О деятельности этих и многих других учёных, о личном вкладе каждого из них в науку и практику лётных испытаний можно рассказать немало интересного. Но это будет уже другая книга, вернее — другие книги. И конечно, они будут написаны…
Где-то между «мозговым трестом» и уходящими в воздух лётными экипажами (а точнее, в них обоих одновременно) занимает своё место одна из центральных фигур любого лётного эксперимента — ведущий инженер. Тысяча самых разнообразных обязанностей лежит на его многострадальных плечах: подготовка программы испытаний и составление задания на очередной полет, руководство установкой самописцев и обработка их записей после посадки, центровка машины и перечни доработок… Среди всего этого даже личное участие ведущего инженера в испытательном полёте зачастую воспринимается им самим в виде некоего малосущественного довеска.
Мне пришлось в разные годы работать с такими блестящими ведущими инженерами и ведущими конструкторами, как Е.К. Стоман, М.И. Хейфец, В.Я. Молочаев, Д.И. Кантор, И.М. Пашковский, А.Т. Карев, И.А. Эрлих, Р.А. Разумов, А.И. Никонов, И.Г. Царьков и многими другими.

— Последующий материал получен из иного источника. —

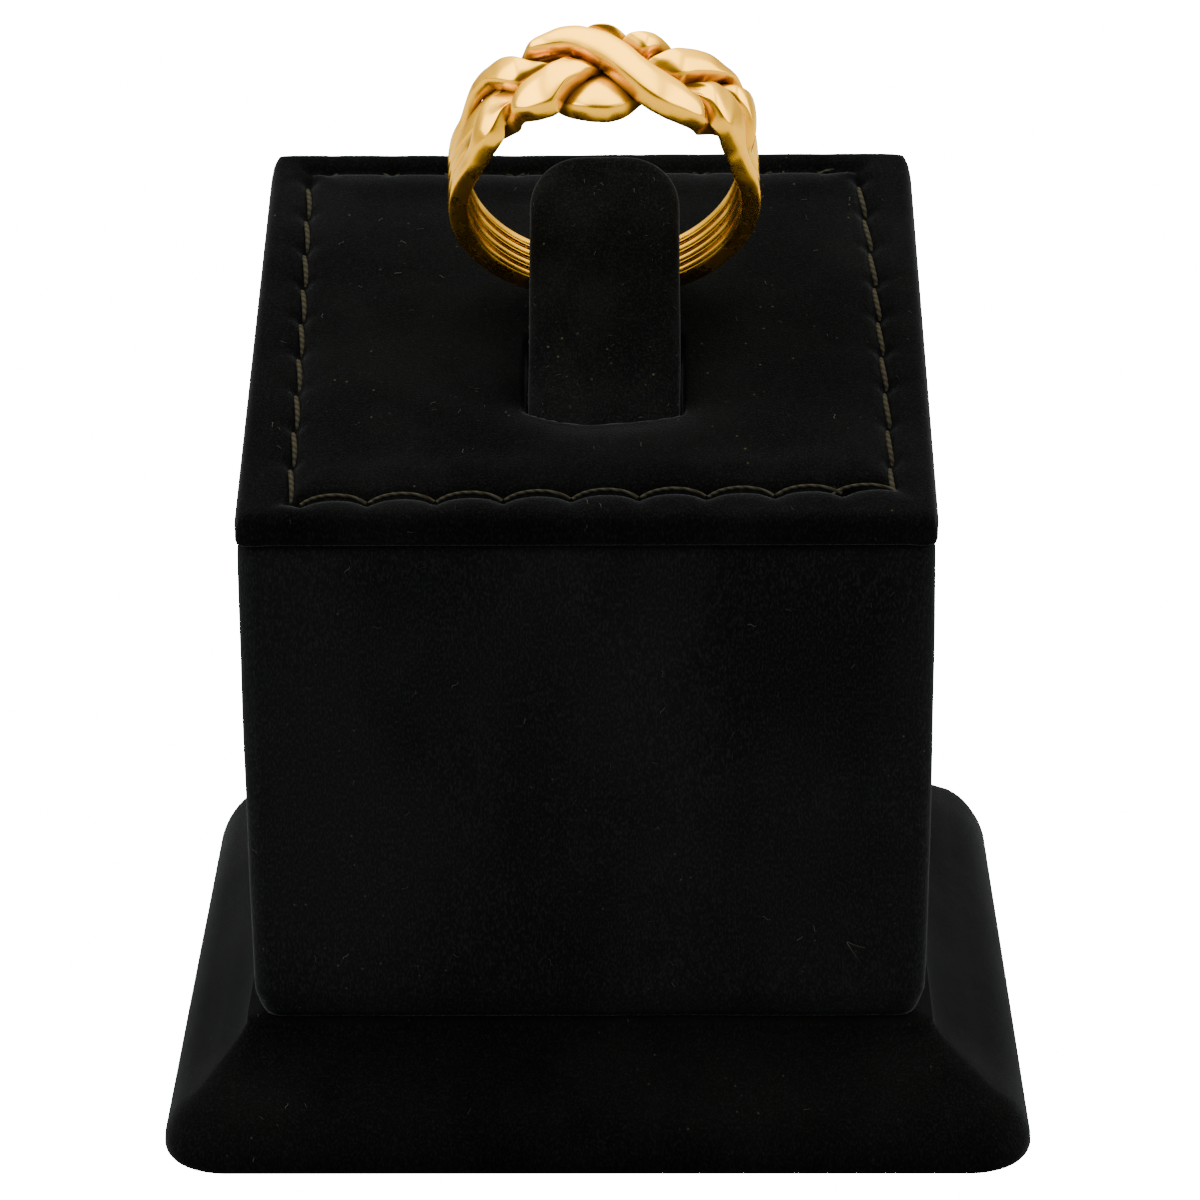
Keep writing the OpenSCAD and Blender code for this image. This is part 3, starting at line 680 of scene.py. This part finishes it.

Большая сила — надёжный, настоящий, в полном смысле этого слова ведущий инженер!
Впрочем, повторяю ещё раз, чёткой границы между этими тремя категориями — лётчиками-испытателями, ведущими инженерами и «мозговым трестом» — провести нельзя. Да и сами наши авиационные учёные мужи не имели привычки особенно засиживаться за расчётами в своих лабораториях.
Слов нет, расчёты, конечно, проводились — без них ни в науке, ни в технике не проживёшь, недаром так точно сказал французский математик Эмиль Борель, что «знания людей заслуживают имени науки в зависимости от того, какую роль играет в них число».
Но все же главной лабораторией «мозгового треста» был и остаётся… воздух — раскинувшаяся на сотни километров зона испытательных полётов. И вышеупомянутые учёные мужи (особенно поначалу, пока возраст позволял, да и начальство не так придиралось) не раз, надев парашюты, усаживались в кабины самолётов и отправлялись в полет, чтобы собственными главами взглянуть на какое-нибудь очередное неожиданно всплывшее на свет божий непонятное явление.